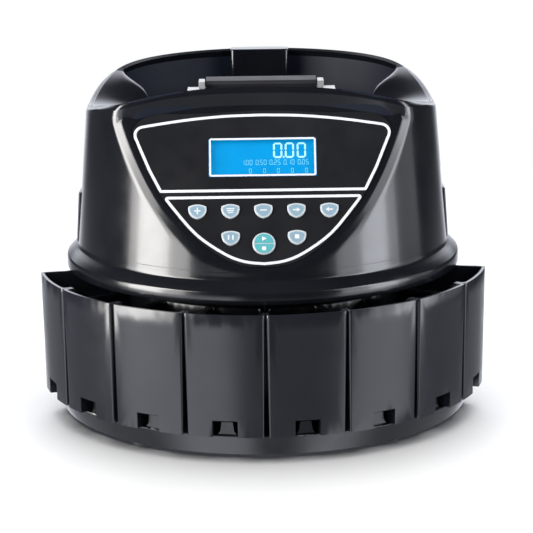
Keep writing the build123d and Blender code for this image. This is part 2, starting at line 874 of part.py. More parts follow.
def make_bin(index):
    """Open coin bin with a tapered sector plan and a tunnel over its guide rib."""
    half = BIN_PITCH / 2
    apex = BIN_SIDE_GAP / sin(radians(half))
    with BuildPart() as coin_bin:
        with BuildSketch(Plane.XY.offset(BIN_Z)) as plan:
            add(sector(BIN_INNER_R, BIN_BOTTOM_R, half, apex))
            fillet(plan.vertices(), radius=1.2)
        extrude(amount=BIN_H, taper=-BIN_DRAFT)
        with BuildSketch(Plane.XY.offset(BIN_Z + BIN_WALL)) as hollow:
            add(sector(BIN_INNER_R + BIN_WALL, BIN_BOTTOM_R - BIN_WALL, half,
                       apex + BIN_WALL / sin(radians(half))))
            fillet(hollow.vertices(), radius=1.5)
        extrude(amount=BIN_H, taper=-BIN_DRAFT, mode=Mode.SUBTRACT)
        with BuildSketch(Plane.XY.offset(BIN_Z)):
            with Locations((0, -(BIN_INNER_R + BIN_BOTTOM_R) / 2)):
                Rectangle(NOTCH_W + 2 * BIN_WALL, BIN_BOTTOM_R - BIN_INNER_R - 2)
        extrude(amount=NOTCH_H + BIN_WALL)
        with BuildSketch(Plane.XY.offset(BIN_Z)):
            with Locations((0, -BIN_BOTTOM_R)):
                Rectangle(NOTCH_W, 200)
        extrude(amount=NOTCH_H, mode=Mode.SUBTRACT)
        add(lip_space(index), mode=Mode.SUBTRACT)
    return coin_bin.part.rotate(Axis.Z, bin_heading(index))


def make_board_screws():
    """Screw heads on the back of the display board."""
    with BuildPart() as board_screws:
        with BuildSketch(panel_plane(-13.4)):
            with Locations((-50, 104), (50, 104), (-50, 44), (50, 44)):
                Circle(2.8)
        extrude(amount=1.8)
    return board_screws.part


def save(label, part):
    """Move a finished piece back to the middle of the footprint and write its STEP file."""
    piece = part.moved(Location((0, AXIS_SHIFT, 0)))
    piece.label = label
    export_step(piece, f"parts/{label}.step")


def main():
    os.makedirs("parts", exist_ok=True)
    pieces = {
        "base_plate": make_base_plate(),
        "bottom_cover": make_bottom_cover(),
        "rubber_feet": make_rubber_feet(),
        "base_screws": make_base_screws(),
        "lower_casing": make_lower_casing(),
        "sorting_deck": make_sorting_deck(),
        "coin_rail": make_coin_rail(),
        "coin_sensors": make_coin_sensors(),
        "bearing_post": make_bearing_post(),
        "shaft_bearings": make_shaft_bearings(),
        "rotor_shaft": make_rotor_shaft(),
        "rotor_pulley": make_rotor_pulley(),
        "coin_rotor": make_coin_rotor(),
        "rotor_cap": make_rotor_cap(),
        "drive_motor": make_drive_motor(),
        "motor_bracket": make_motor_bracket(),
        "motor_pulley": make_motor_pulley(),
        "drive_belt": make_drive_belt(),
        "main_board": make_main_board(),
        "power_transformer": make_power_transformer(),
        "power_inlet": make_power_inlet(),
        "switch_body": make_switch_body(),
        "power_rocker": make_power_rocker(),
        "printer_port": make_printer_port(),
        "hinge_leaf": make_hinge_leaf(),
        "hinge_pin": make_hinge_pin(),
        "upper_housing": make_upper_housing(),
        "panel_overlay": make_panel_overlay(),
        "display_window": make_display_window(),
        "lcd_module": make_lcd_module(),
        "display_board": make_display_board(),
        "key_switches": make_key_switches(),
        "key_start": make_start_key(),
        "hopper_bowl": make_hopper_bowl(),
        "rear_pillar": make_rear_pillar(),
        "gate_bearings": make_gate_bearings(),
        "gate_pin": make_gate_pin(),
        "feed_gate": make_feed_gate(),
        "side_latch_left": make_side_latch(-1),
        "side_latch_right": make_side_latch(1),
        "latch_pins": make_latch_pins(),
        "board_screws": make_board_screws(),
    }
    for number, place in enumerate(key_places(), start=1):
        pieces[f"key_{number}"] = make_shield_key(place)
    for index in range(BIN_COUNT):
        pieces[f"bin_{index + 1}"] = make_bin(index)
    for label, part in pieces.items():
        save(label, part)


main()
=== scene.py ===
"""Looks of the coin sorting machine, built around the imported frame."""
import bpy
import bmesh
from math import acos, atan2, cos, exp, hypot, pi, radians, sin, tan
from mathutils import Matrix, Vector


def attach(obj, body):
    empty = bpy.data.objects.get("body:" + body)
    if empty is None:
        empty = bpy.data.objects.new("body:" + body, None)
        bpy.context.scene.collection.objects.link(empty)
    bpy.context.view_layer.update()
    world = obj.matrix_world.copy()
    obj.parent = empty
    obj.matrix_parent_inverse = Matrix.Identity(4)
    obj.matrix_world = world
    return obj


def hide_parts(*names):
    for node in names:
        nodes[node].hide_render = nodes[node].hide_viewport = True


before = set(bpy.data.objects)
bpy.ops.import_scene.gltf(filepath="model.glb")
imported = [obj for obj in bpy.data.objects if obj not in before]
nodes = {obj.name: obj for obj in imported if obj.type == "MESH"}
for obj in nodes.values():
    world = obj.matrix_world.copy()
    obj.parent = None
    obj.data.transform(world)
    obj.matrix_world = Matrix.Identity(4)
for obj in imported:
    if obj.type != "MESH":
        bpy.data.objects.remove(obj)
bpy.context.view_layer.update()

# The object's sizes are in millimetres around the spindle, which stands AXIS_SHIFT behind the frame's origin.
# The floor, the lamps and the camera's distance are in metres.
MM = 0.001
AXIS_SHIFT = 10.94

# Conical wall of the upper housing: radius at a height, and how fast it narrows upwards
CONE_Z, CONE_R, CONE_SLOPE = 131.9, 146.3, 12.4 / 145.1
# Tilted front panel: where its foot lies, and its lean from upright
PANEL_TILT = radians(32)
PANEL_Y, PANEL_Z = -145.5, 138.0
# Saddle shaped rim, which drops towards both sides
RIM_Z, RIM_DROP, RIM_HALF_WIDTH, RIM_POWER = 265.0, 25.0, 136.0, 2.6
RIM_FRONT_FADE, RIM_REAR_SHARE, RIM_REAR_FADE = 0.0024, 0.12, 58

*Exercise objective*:
Extract each line of the listing above, copying it word for word.

*Written solution*:
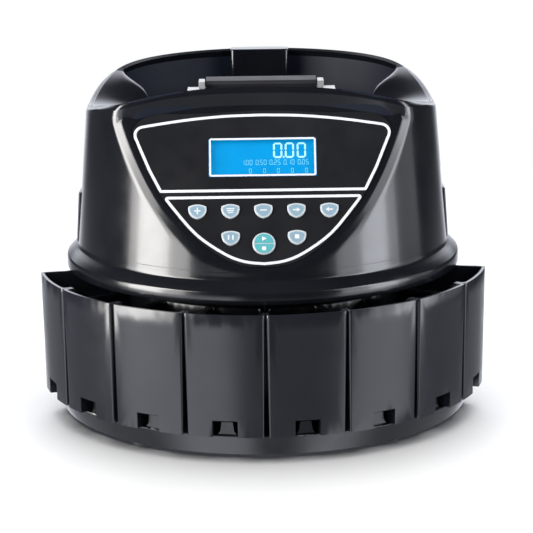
Keep writing the build123d and Blender code for this image. This is part 2, starting at line 874 of part.py. More parts follow.
def make_bin(index):
    """Open coin bin with a tapered sector plan and a tunnel over its guide rib."""
    half = BIN_PITCH / 2
    apex = BIN_SIDE_GAP / sin(radians(half))
    with BuildPart() as coin_bin:
        with BuildSketch(Plane.XY.offset(BIN_Z)) as plan:
            add(sector(BIN_INNER_R, BIN_BOTTOM_R, half, apex))
            fillet(plan.vertices(), radius=1.2)
        extrude(amount=BIN_H, taper=-BIN_DRAFT)
        with BuildSketch(Plane.XY.offset(BIN_Z + BIN_WALL)) as hollow:
            add(sector(BIN_INNER_R + BIN_WALL, BIN_BOTTOM_R - BIN_WALL, half,
                       apex + BIN_WALL / sin(radians(half))))
            fillet(hollow.vertices(), radius=1.5)
        extrude(amount=BIN_H, taper=-BIN_DRAFT, mode=Mode.SUBTRACT)
        with BuildSketch(Plane.XY.offset(BIN_Z)):
            with Locations((0, -(BIN_INNER_R + BIN_BOTTOM_R) / 2)):
                Rectangle(NOTCH_W + 2 * BIN_WALL, BIN_BOTTOM_R - BIN_INNER_R - 2)
        extrude(amount=NOTCH_H + BIN_WALL)
        with BuildSketch(Plane.XY.offset(BIN_Z)):
            with Locations((0, -BIN_BOTTOM_R)):
                Rectangle(NOTCH_W, 200)
        extrude(amount=NOTCH_H, mode=Mode.SUBTRACT)
        add(lip_space(index), mode=Mode.SUBTRACT)
    return coin_bin.part.rotate(Axis.Z, bin_heading(index))


def make_board_screws():
    """Screw heads on the back of the display board."""
    with BuildPart() as board_screws:
        with BuildSketch(panel_plane(-13.4)):
            with Locations((-50, 104), (50, 104), (-50, 44), (50, 44)):
                Circle(2.8)
        extrude(amount=1.8)
    return board_screws.part


def save(label, part):
    """Move a finished piece back to the middle of the footprint and write its STEP file."""
    piece = part.moved(Location((0, AXIS_SHIFT, 0)))
    piece.label = label
    export_step(piece, f"parts/{label}.step")


def main():
    os.makedirs("parts", exist_ok=True)
    pieces = {
        "base_plate": make_base_plate(),
        "bottom_cover": make_bottom_cover(),
        "rubber_feet": make_rubber_feet(),
        "base_screws": make_base_screws(),
        "lower_casing": make_lower_casing(),
        "sorting_deck": make_sorting_deck(),
        "coin_rail": make_coin_rail(),
        "coin_sensors": make_coin_sensors(),
        "bearing_post": make_bearing_post(),
        "shaft_bearings": make_shaft_bearings(),
        "rotor_shaft": make_rotor_shaft(),
        "rotor_pulley": make_rotor_pulley(),
        "coin_rotor": make_coin_rotor(),
        "rotor_cap": make_rotor_cap(),
        "drive_motor": make_drive_motor(),
        "motor_bracket": make_motor_bracket(),
        "motor_pulley": make_motor_pulley(),
        "drive_belt": make_drive_belt(),
        "main_board": make_main_board(),
        "power_transformer": make_power_transformer(),
        "power_inlet": make_power_inlet(),
        "switch_body": make_switch_body(),
        "power_rocker": make_power_rocker(),
        "printer_port": make_printer_port(),
        "hinge_leaf": make_hinge_leaf(),
        "hinge_pin": make_hinge_pin(),
        "upper_housing": make_upper_housing(),
        "panel_overlay": make_panel_overlay(),
        "display_window": make_display_window(),
        "lcd_module": make_lcd_module(),
        "display_board": make_display_board(),
        "key_switches": make_key_switches(),
        "key_start": make_start_key(),
        "hopper_bowl": make_hopper_bowl(),
        "rear_pillar": make_rear_pillar(),
        "gate_bearings": make_gate_bearings(),
        "gate_pin": make_gate_pin(),
        "feed_gate": make_feed_gate(),
        "side_latch_left": make_side_latch(-1),
        "side_latch_right": make_side_latch(1),
        "latch_pins": make_latch_pins(),
        "board_screws": make_board_screws(),
    }
    for number, place in enumerate(key_places(), start=1):
        pieces[f"key_{number}"] = make_shield_key(place)
    for index in range(BIN_COUNT):
        pieces[f"bin_{index + 1}"] = make_bin(index)
    for label, part in pieces.items():
        save(label, part)


main()
=== scene.py ===
"""Looks of the coin sorting machine, built around the imported frame."""
import bpy
import bmesh
from math import acos, atan2, cos, exp, hypot, pi, radians, sin, tan
from mathutils import Matrix, Vector


def attach(obj, body):
    empty = bpy.data.objects.get("body:" + body)
    if empty is None:
        empty = bpy.data.objects.new("body:" + body, None)
        bpy.context.scene.collection.objects.link(empty)
    bpy.context.view_layer.update()
    world = obj.matrix_world.copy()
    obj.parent = empty
    obj.matrix_parent_inverse = Matrix.Identity(4)
    obj.matrix_world = world
    return obj


def hide_parts(*names):
    for node in names:
        nodes[node].hide_render = nodes[node].hide_viewport = True


before = set(bpy.data.objects)
bpy.ops.import_scene.gltf(filepath="model.glb")
imported = [obj for obj in bpy.data.objects if obj not in before]
nodes = {obj.name: obj for obj in imported if obj.type == "MESH"}
for obj in nodes.values():
    world = obj.matrix_world.copy()
    obj.parent = None
    obj.data.transform(world)
    obj.matrix_world = Matrix.Identity(4)
for obj in imported:
    if obj.type != "MESH":
        bpy.data.objects.remove(obj)
bpy.context.view_layer.update()

# The object's sizes are in millimetres around the spindle, which stands AXIS_SHIFT behind the frame's origin.
# The floor, the lamps and the camera's distance are in metres.
MM = 0.001
AXIS_SHIFT = 10.94

# Conical wall of the upper housing: radius at a height, and how fast it narrows upwards
CONE_Z, CONE_R, CONE_SLOPE = 131.9, 146.3, 12.4 / 145.1
# Tilted front panel: where its foot lies, and its lean from upright
PANEL_TILT = radians(32)
PANEL_Y, PANEL_Z = -145.5, 138.0
# Saddle shaped rim, which drops towards both sides
RIM_Z, RIM_DROP, RIM_HALF_WIDTH, RIM_POWER = 265.0, 25.0, 136.0, 2.6
RIM_FRONT_FADE, RIM_REAR_SHARE, RIM_REAR_FADE = 0.0024, 0.12, 58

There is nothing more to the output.